Around 40 per cent of those shielding were ‘clinically anxious about their health’; a higher proportion than rates reported during the first wave.

Additionally, the University of Bath research highlights how older populations were more anxious about their health and women continued to be more adversely affected when compared to men.

Around half of those shielding other people also experienced ‘vicarious health anxiety’ – the first time this specific issue has been explored by researchers.

The study is the first to use validated measures of mental health to focus on the effects of the pandemic for those who have been shielding or continue to shield. 

It finds that health anxieties among these groups grew in line with the length of time they spent indoors.

Conversely, and in comparison with work carried out by the same research team during the first wave of COVID-19, anxiety among the wider population decreased over time. 

Clinical psychologist Dr Jo Daniels, from the University of Bath’s Department of Psychology, explains: “As COVID-19 slips from the front pages, those who have been shielding – or continue to shield – have become a forgotten group. But the pandemic has had profound effects on their lives with a heavy mental health burden.

“Our latest findings reveal that whereas health-related anxieties among the general population have fallen over the past two years, which is of course likely to be related to the vaccine roll-out, it appears that anxieties among the shielding populations have grown. 

“As final guidelines are reviewed, and potentially lifted, we must provide greater support to those in most need.

“Policy-makers need to be aware of the psychological impact of shielding over the course of the pandemic as they make decisions about the support and future plans in relation to the clinically vulnerable. 

“Many who are continuing to follow guidance for the immunosuppressed will be anxious if forced to return to work, and to society in general.”

In March 2020, before lockdown, the government identified individuals who were ‘clinically vulnerable’ and advised them to shield. Guidelines included avoiding contact with others and asking friends and family to collect shopping. These applied to individuals with weakened immune systems and underlying health conditions.

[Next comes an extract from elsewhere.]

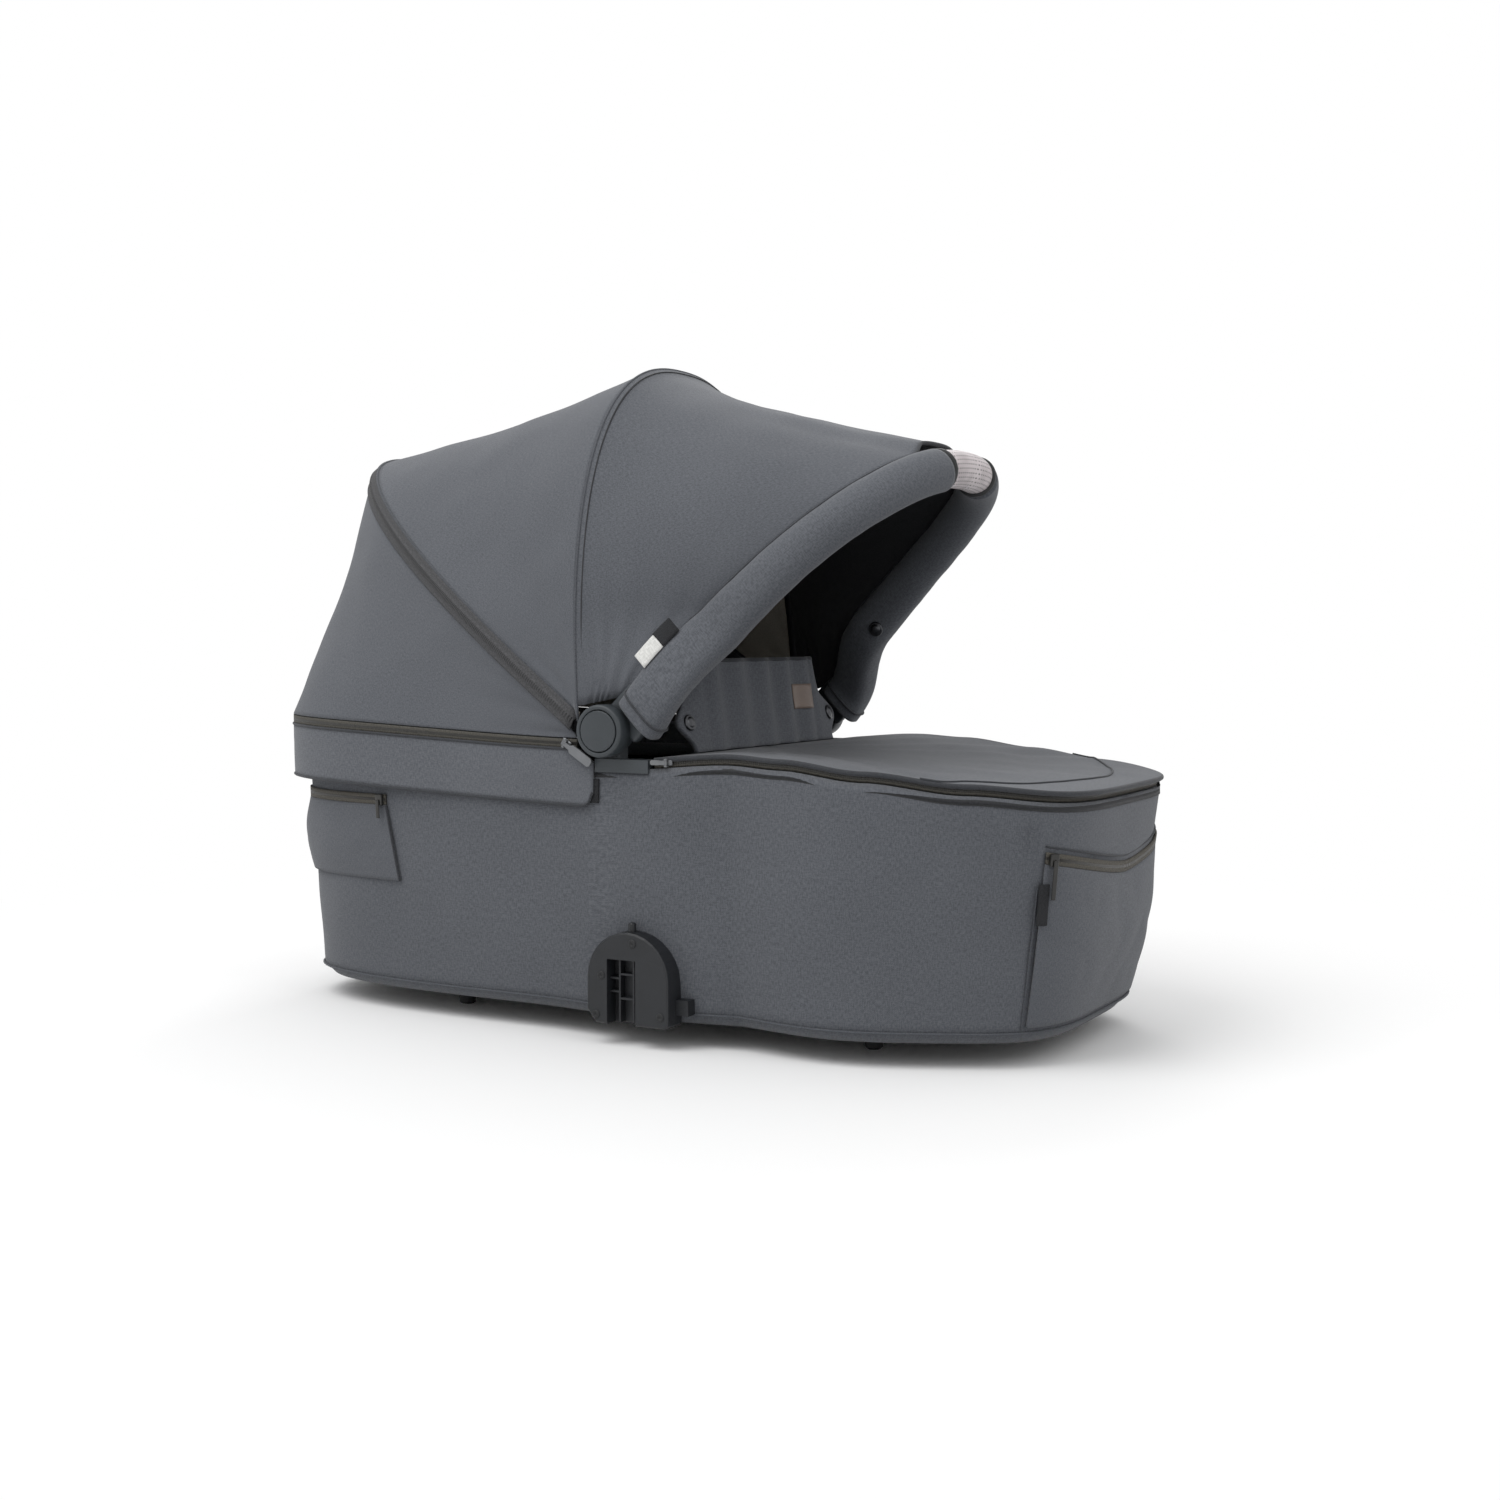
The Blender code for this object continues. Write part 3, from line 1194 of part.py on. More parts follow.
def make_apron():
    # A fan of strips from the rim to the middle of the front edge, crowned between.
    reach = share_at(APRON_START, 1)
    columns = 26
    row_shares = (0, 0.05, 0.16, 0.34, 0.62, 1)
    low = APRON_ZIP_HEIGHT + CLEARANCE

    def border(across):
        return angle_at(mix(-reach, reach, across))

    def place(across, inward):
        angle = border(across)
        x, y = outline_point(angle, 1, APRON_INSET)
        tip = APRON_TIP * smooth(x / RIM_LENGTH * 8 - 3)
        edge = Vector((x + tip, y, rim_height(x) + low + APRON_THICKNESS))
        share = row_shares[round(inward * (len(row_shares) - 1))]
        middle = Vector((APRON_START, 0, rim_height(APRON_START) + low + APRON_THICKNESS))
        crown = APRON_CROWN * math.sin(math.pi * across) * math.sin(math.pi * share ** 0.6)
        return edge.lerp(middle, share) + Vector((0, 0, crown))

    sheet("apron", columns, len(row_shares) - 1, place, APRON_THICKNESS, FABRIC, wrap=True)

    def tape_place(across, up):
        point = wall_at_drop(border(across), 0, APRON_ZIP_INSET)
        point.z += mix(CLEARANCE, APRON_ZIP_HEIGHT, up)
        return point

    sheet("apron_zip", columns, 1, tape_place, ZIP_TAPE_THICKNESS, ZIP_GREY)


def flap_foot():
    return rim_height(FLAP_X) + APRON_ZIP_HEIGHT + CLEARANCE + APRON_THICKNESS + APRON_CROWN * 0.1 + FLAP_FOOT_GAP


def flap_point(across, up):
    side = mix(-1, 1, across)
    height = FLAP_HEIGHT * up
    flat = smooth(8.5 - 10 * abs(side))
    fold = FLAP_FOLD_DEPTH * math.cos(2 * math.pi * FLAP_FOLDS * across) * flat
    ear = FLAP_EAR * bump((height - FLAP_EAR_HEIGHT) / FLAP_EAR_REACH) * side ** 12
    x = FLAP_X - FLAP_LEAN * up - FLAP_BOW * (1 - side * side) * up + fold
    return Vector((x, side * FLAP_WIDTH / 2 + math.copysign(ear, side), flap_foot() + height))


def popper(name, seat, turn):
    profile = [
        (0, POPPER_HEIGHT), (POPPER_RADIUS * 0.55, POPPER_HEIGHT), (POPPER_RADIUS * 0.8, POPPER_HEIGHT * 0.6),
        (POPPER_RADIUS, POPPER_HEIGHT * 0.5), (POPPER_RADIUS, 0), (0, 0),
    ]
    stud = turned(name, profile, 16, STEEL, 0.25, 1.0)
    stud.rotation_euler = turn
    stud.location = seat


def make_flap():
    sheet("wind_flap", 36, 4, flap_point, FLAP_THICKNESS, FABRIC)
    for label, side in SIDES.items():
        share = 0.98 if side > 0 else 0.02
        seat = flap_point(share, FLAP_EAR_HEIGHT / FLAP_HEIGHT)
        popper(f"flap_popper_{label}", seat + Vector((LAYER_GAP, 0, 0)), (0, math.pi / 2 - math.atan(FLAP_LEAN / FLAP_HEIGHT), 0))
        share = side * bow_share(FRONT_BOW, SLEEVE_POPPER_REACH)
        centre, out, back = bow_frame(FRONT_BOW, share)
        seat = centre - out * (sleeve_depth(SLEEVE_POPPER_REACH) / 2 + RUNNING_GAP) - back * sleeve_drop(SLEEVE_POPPER_REACH)
        popper(f"sleeve_popper_{label}", seat, (-out).to_track_quat("Z", "Y").to_euler())


clear_scene()
PARTS = make_collection("Carrycot")
CUTTERS = make_collection("Cutters")
OUTLINE_TABLE = outline_table()
COVER_ENVELOPE = make_cover_envelope()

make_base_tray()
make_cover()
make_rim_frame()
make_wall_board()
make_lining()
make_mattress()
make_uprights()
make_feet()
make_pockets()
make_band()
make_apron()
make_flap()
make_rear_panel()
make_middle_panel()
make_front_panel()
make_hood_tape()
make_bow_strips()
make_front_bow()
for side_label, side_sign in SIDES.items():
    make_hub(side_label, side_sign)
    make_adapter(side_label, side_sign)
make_sliders()
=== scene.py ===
import math
from collections import namedtuple
from math import cos, pi, sin

import bmesh
import bpy
import numpy as np
from mathutils import Matrix, Vector, noise


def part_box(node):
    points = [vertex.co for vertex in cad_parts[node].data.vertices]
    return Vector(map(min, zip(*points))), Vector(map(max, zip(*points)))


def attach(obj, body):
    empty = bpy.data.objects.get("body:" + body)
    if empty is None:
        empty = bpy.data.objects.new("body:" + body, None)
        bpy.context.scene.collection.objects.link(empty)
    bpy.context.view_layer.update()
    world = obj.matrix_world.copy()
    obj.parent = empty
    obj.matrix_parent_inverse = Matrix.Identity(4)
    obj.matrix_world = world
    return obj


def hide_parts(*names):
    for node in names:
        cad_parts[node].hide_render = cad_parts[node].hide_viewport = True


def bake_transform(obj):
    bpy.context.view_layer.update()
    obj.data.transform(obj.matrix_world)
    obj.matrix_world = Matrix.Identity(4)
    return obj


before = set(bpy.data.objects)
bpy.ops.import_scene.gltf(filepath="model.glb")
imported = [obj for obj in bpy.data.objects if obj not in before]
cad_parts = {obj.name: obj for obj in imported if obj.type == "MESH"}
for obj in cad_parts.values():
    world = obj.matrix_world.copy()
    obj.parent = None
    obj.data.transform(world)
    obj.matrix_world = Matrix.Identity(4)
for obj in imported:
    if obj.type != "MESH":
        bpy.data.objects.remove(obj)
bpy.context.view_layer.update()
print("frame loaded")


# Small maths

def mix(a, b, share):
    return a + (b - a) * share


def smooth(share):
    share = min(max(share, 0), 1)
    return share * share * (3 - 2 * share)


def hump(share):
    return 0 if abs(share) >= 1 else cos(pi * share / 2) ** 2


def signedPower(value, power):
    return math.copysign(abs(value) ** power, value)


def ripple(point, scale, amount, seed=0):
    return noise.noise(point * scale + Vector((seed, seed * 2, seed * 3))) * amount


def paint(red, green, blue):
    # A colour as a picker shows it, 0 to 255, in the renderer's linear values.
    def linear(value):
        value /= 255
        return value / 12.92 if value <= 0.04045 else ((value + 0.055) / 1.055) ** 2.4
    return linear(red), linear(green), linear(blue), 1


# The body's shape, which the covers, bands and pockets follow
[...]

From August 2021, government shielding guidance ended. However, due to further waves of COVID-19, many individuals chose to continue shielding and take additional precautions. 

At the end of 2021, 22 per cent of people who met the clinically vulnerable status continued to shield, whilst 68 per cent were taking added precautions.

Set against this context, the research from the team at Bath explored the mental health effects of the second wave of COVID-19 (January 2021) for people shielding compared with the first wave (March – April 2020). Two separate research studies drew on questionnaire responses from individuals of all ages and health conditions.

The first study, conducted during the first lockdown in early 2020 involved 842 individuals from the general public; this second study, carried out during the second lockdown in early 2021 involved 723 individuals, specifically those from shielding groups.

Their results – which adds further to research around vulnerable groups during the pandemic – show that those shielding have been more fearful of contamination, more anxious about their health and more anxious generally when compared to the broader population.

The team, led by Dr Daniels and Dr Hannah Rettie, say these findings highlight a pressing need for increased psychological support for people who have been shielding in some cases for more than two years. 

Their study offers insight into the ways psychological therapies, such as CBT, can be adapted to support shielders.

The researchers also stress that their findings should not be interpreted as meaning that shielding groups are over-anxious. 

Given the threats of COVID-19, they say fear is a very normal response for those at risk of significant consequences, particularly in the absence of almost all protective measures and extended periods of social isolation.